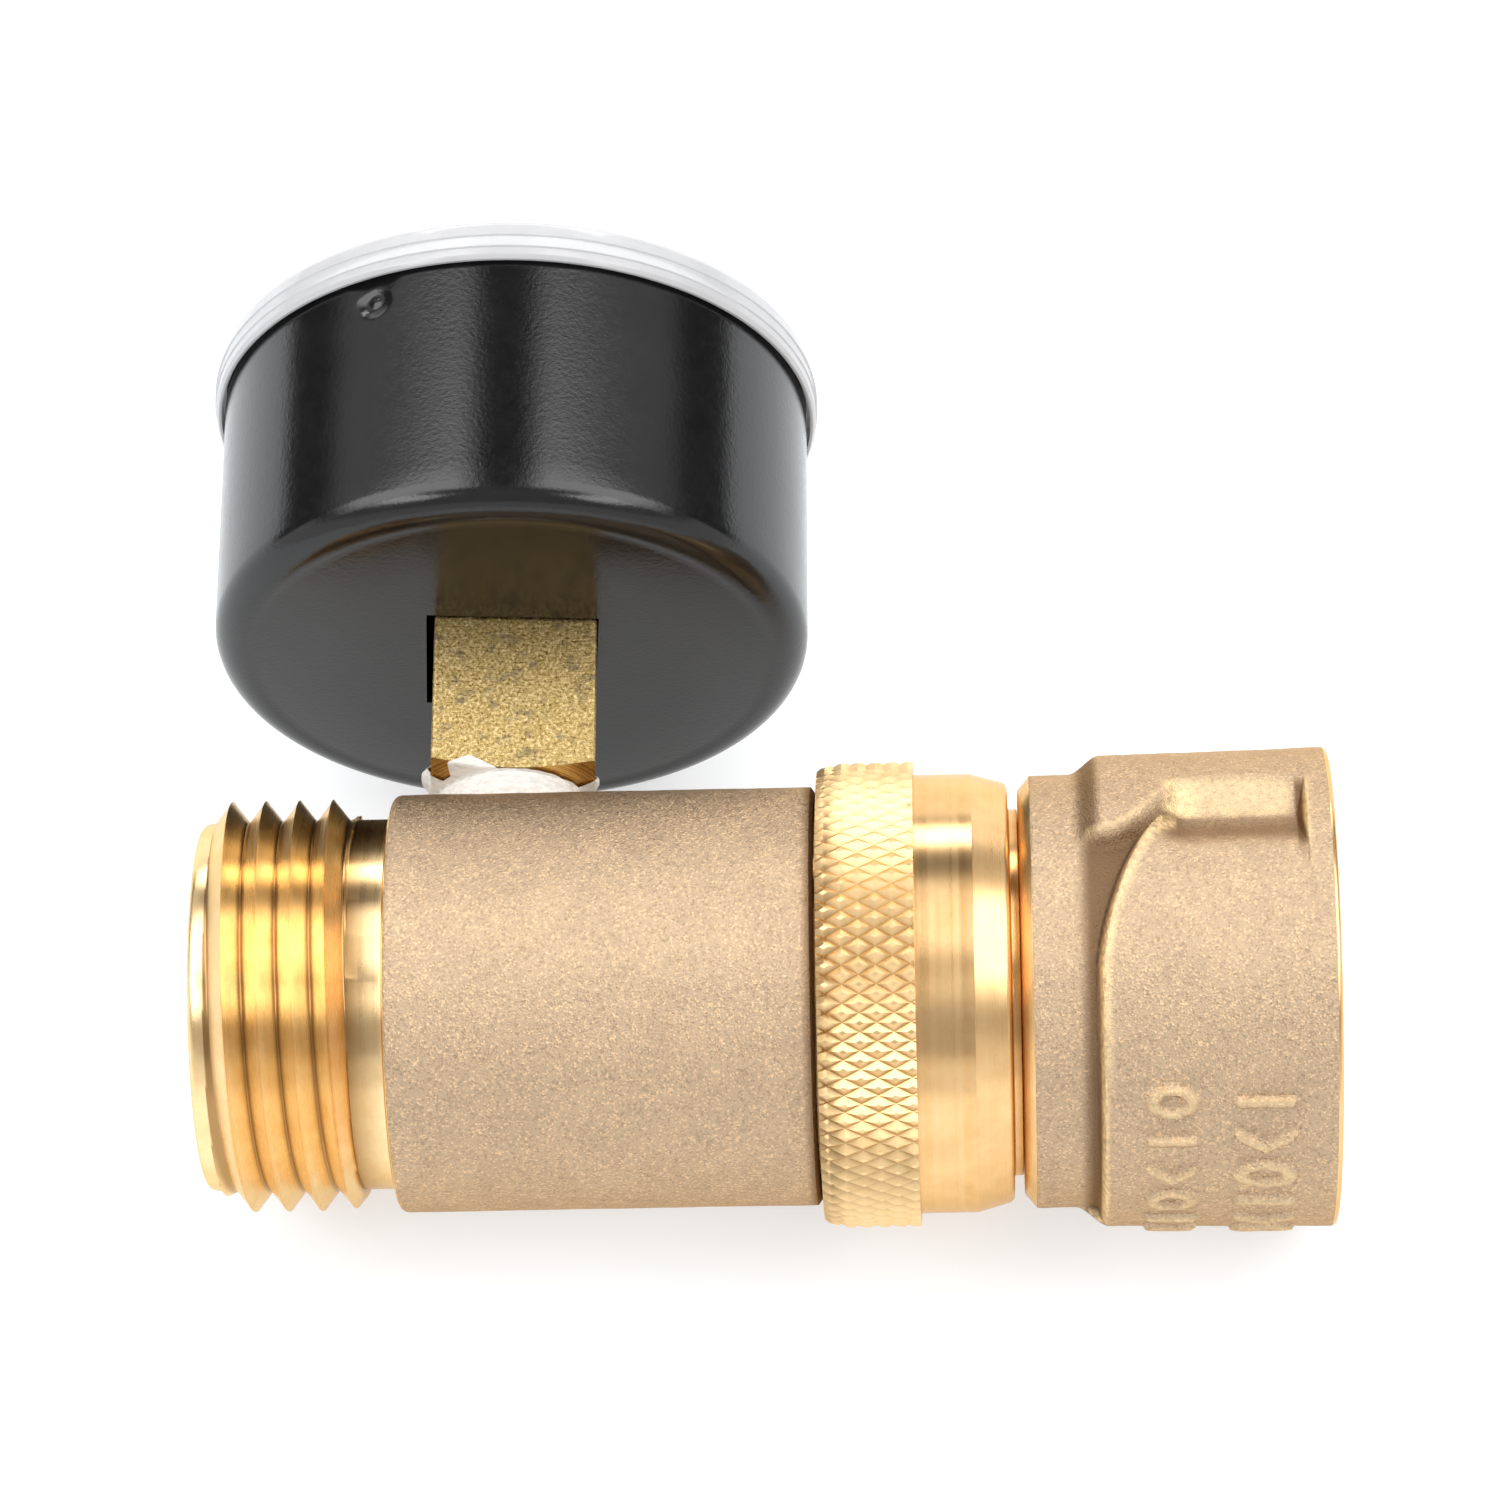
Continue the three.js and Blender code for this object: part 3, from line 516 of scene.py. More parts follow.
def add_turned(bm, place, section, angles, warp=None, diagonal=None, closed=True):
    """Adds the surface that a section of (along, radius) makes when turned through all the angles.

    warp moves a point: it takes and gives (along, radius, angle). diagonal(row, column) says how
    to split the face that starts there, as bridge does. A section that isn't closed starts and
    ends on the axis, or where another surface meets it.
    """
    grid = []
    for position, radius in section:
        if radius == 0:
            grid.append([bm.verts.new(polar(place, position, 0, 0))])
            continue
        line = []
        for angle in angles:
            point = (position, radius, angle) if warp is None else warp(position, radius, angle)
            line.append(bm.verts.new(polar(place, *point)))
        grid.append(line)
    for row in range(len(grid) if closed else len(grid) - 1):
        split = (lambda column: diagonal(row, column)) if diagonal else None
        bridge(bm, grid[row], grid[(row + 1) % len(grid)], split)


def add_thread_strip(bm, place, first, last, profile, pitch, start, fade, angles, edges):
    """Adds a helical thread between two places, as rows that follow the helix.

    profile is one pitch of (offset, rise), with offsets from -pitch / 2. edges are the radius at
    the root and the height of the crest above it, which is negative for a thread in a bore.
    start is the place of a crest at angle 0, and fade(place) is how much of the height it has.
    """
    root, height = edges
    turns = range(math.floor((first - start) / pitch) - 1, math.ceil((last - start) / pitch) + 2)
    points = [(turn, offset, rise) for turn in turns for offset, rise in profile]
    shift = len(profile)
    grid = []
    for angle in angles:
        line = []
        for turn, offset, rise in points:
            crest = start + pitch * (turn + angle / TURN)
            position = min(last, max(first, crest + offset))
            radius = root + height * rise * fade(crest) * (first < crest + offset < last)
            line.append(bm.verts.new(polar(place, position, radius, angle)))
        grid.append(line)
    for column, line in enumerate(grid):
        wraps = column + 1 == len(grid)
        after = grid[0] if wraps else grid[column + 1]
        offset = shift if wraps else 0
        for row in range(len(line) - 1):
            if row + 1 + offset >= len(after):
                break
            a, b, c, d = line[row], after[row + offset], after[row + 1 + offset], line[row + 1]
            if max((a.co - d.co).length, (b.co - c.co).length) >= 1e-9:
                bm.faces.new((a, b, c, d))


def add_marking(piece, name, amount):
    """Stores amount(place on the water path, distance from it, angle) at each point, for the material."""
    to_path = FLOW.inverted()
    values = []
    for vertex in piece.data.vertices:
        spot = to_path @ vertex.co
        values.append(amount(spot.x, math.hypot(spot.y, spot.z), math.atan2(spot.z, spot.y)))
    piece.data.attributes.new(name, "FLOAT", "POINT").data.foreach_set("value", values)


def paint(piece, material, chosen):
    """Gives a second material to the faces whose place on the water path is chosen."""
    piece.data.materials.append(material)
    to_path = FLOW.inverted()
    for face in piece.data.polygons:
        spot = to_path @ face.center
        if chosen(spot.x, math.hypot(spot.y, spot.z)):
            face.material_index = 1


def add_block(bm, matrix, size):
    made = bmesh.ops.create_cube(bm, size=1, matrix=matrix @ Matrix.Diagonal((*size, 1)))
    return made["verts"]


def bevelled(bm, verts, width, segments=2):
    edges = list({edge for vert in verts for edge in vert.link_edges})
    bmesh.ops.bevel(bm, geom=edges, offset=width * MM, segments=segments, affect="EDGES", profile=0.5)


def cut_away(piece, cutter_bm):
    """Cuts a closed shape out of a piece for good."""
    mesh = bpy.data.meshes.new("cutter")
    cutter_bm.to_mesh(mesh)
    cutter_bm.free()
    cutter = new_object("cutter", mesh)
    modifier = piece.modifiers.new("cut", "BOOLEAN")
    modifier.object, modifier.operation, modifier.solver = cutter, "DIFFERENCE", "EXACT"
    bpy.context.view_layer.update()
    depsgraph = bpy.context.evaluated_depsgraph_get()
    result = bpy.data.meshes.new_from_object(piece.evaluated_get(depsgraph))
    piece.modifiers.clear()
    piece.data = result
    bpy.data.objects.remove(cutter)


# ---- Outlet body ----------------------------------------------------------------------------

PITCH = 25.4 / 11.5
THREAD_RISE = 1.36
THREAD_START = 1.0
FIRST_CREST = 1.89  # on the highest side, seen from the camera's height
SLEEVE_R = radius_of("outlet_body")
ROOT_R = 12.1
NECK_START = 10.2
SLEEVE_START = 12.5
SLEEVE_END = along("outlet_body")[1]
PORT_R = 5.3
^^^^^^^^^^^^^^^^
§ **WHAT THE EXERCISE ASKS**
Reproduce the entire listing word for word.

§ **TASK OUTPUT**
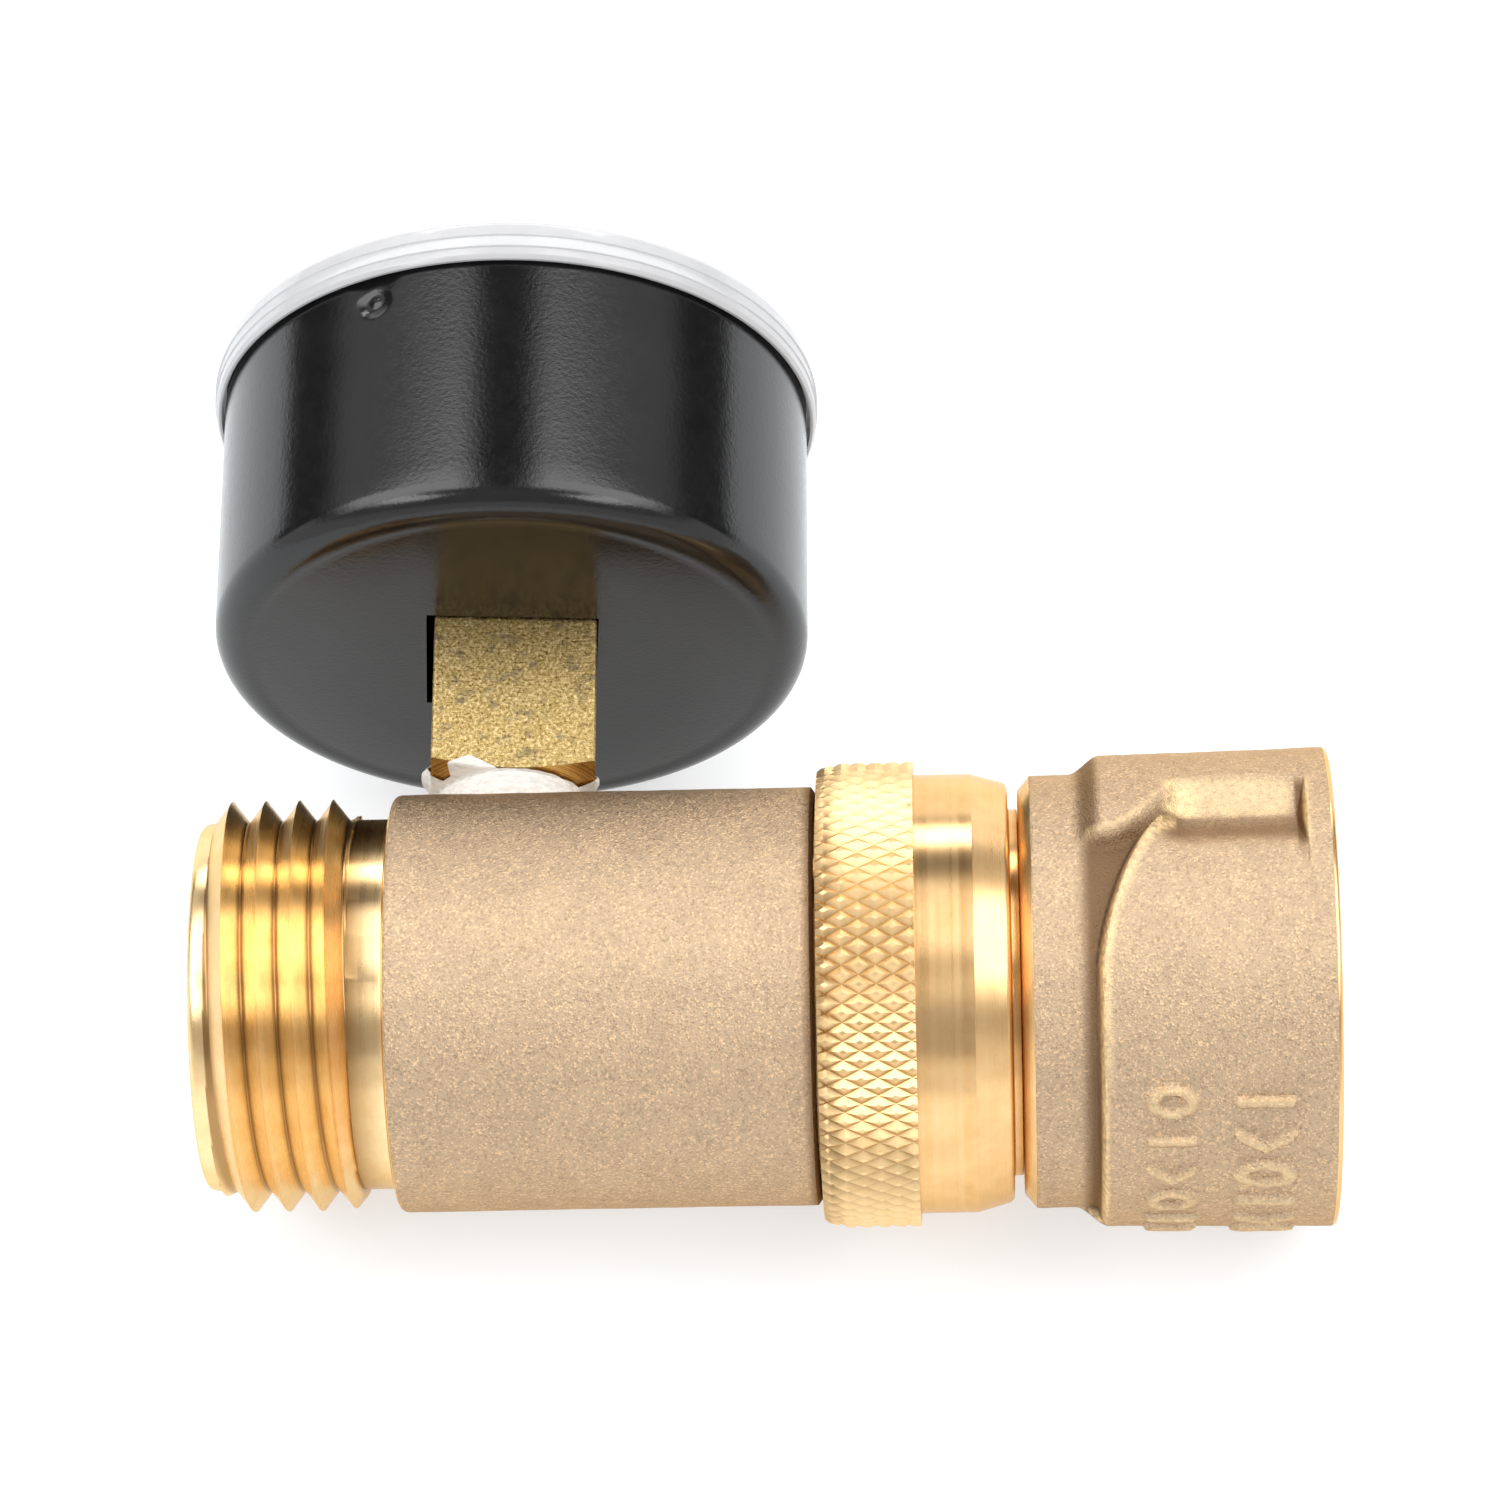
Continue the three.js and Blender code for this object: part 3, from line 516 of scene.py. More parts follow.
def add_turned(bm, place, section, angles, warp=None, diagonal=None, closed=True):
    """Adds the surface that a section of (along, radius) makes when turned through all the angles.

    warp moves a point: it takes and gives (along, radius, angle). diagonal(row, column) says how
    to split the face that starts there, as bridge does. A section that isn't closed starts and
    ends on the axis, or where another surface meets it.
    """
    grid = []
    for position, radius in section:
        if radius == 0:
            grid.append([bm.verts.new(polar(place, position, 0, 0))])
            continue
        line = []
        for angle in angles:
            point = (position, radius, angle) if warp is None else warp(position, radius, angle)
            line.append(bm.verts.new(polar(place, *point)))
        grid.append(line)
    for row in range(len(grid) if closed else len(grid) - 1):
        split = (lambda column: diagonal(row, column)) if diagonal else None
        bridge(bm, grid[row], grid[(row + 1) % len(grid)], split)


def add_thread_strip(bm, place, first, last, profile, pitch, start, fade, angles, edges):
    """Adds a helical thread between two places, as rows that follow the helix.

    profile is one pitch of (offset, rise), with offsets from -pitch / 2. edges are the radius at
    the root and the height of the crest above it, which is negative for a thread in a bore.
    start is the place of a crest at angle 0, and fade(place) is how much of the height it has.
    """
    root, height = edges
    turns = range(math.floor((first - start) / pitch) - 1, math.ceil((last - start) / pitch) + 2)
    points = [(turn, offset, rise) for turn in turns for offset, rise in profile]
    shift = len(profile)
    grid = []
    for angle in angles:
        line = []
        for turn, offset, rise in points:
            crest = start + pitch * (turn + angle / TURN)
            position = min(last, max(first, crest + offset))
            radius = root + height * rise * fade(crest) * (first < crest + offset < last)
            line.append(bm.verts.new(polar(place, position, radius, angle)))
        grid.append(line)
    for column, line in enumerate(grid):
        wraps = column + 1 == len(grid)
        after = grid[0] if wraps else grid[column + 1]
        offset = shift if wraps else 0
        for row in range(len(line) - 1):
            if row + 1 + offset >= len(after):
                break
            a, b, c, d = line[row], after[row + offset], after[row + 1 + offset], line[row + 1]
            if max((a.co - d.co).length, (b.co - c.co).length) >= 1e-9:
                bm.faces.new((a, b, c, d))


def add_marking(piece, name, amount):
    """Stores amount(place on the water path, distance from it, angle) at each point, for the material."""
    to_path = FLOW.inverted()
    values = []
    for vertex in piece.data.vertices:
        spot = to_path @ vertex.co
        values.append(amount(spot.x, math.hypot(spot.y, spot.z), math.atan2(spot.z, spot.y)))
    piece.data.attributes.new(name, "FLOAT", "POINT").data.foreach_set("value", values)


def paint(piece, material, chosen):
    """Gives a second material to the faces whose place on the water path is chosen."""
    piece.data.materials.append(material)
    to_path = FLOW.inverted()
    for face in piece.data.polygons:
        spot = to_path @ face.center
        if chosen(spot.x, math.hypot(spot.y, spot.z)):
            face.material_index = 1


def add_block(bm, matrix, size):
    made = bmesh.ops.create_cube(bm, size=1, matrix=matrix @ Matrix.Diagonal((*size, 1)))
    return made["verts"]


def bevelled(bm, verts, width, segments=2):
    edges = list({edge for vert in verts for edge in vert.link_edges})
    bmesh.ops.bevel(bm, geom=edges, offset=width * MM, segments=segments, affect="EDGES", profile=0.5)


def cut_away(piece, cutter_bm):
    """Cuts a closed shape out of a piece for good."""
    mesh = bpy.data.meshes.new("cutter")
    cutter_bm.to_mesh(mesh)
    cutter_bm.free()
    cutter = new_object("cutter", mesh)
    modifier = piece.modifiers.new("cut", "BOOLEAN")
    modifier.object, modifier.operation, modifier.solver = cutter, "DIFFERENCE", "EXACT"
    bpy.context.view_layer.update()
    depsgraph = bpy.context.evaluated_depsgraph_get()
    result = bpy.data.meshes.new_from_object(piece.evaluated_get(depsgraph))
    piece.modifiers.clear()
    piece.data = result
    bpy.data.objects.remove(cutter)


# ---- Outlet body ----------------------------------------------------------------------------

PITCH = 25.4 / 11.5
THREAD_RISE = 1.36
THREAD_START = 1.0
FIRST_CREST = 1.89  # on the highest side, seen from the camera's height
SLEEVE_R = radius_of("outlet_body")
ROOT_R = 12.1
NECK_START = 10.2
SLEEVE_START = 12.5
SLEEVE_END = along("outlet_body")[1]
PORT_R = 5.3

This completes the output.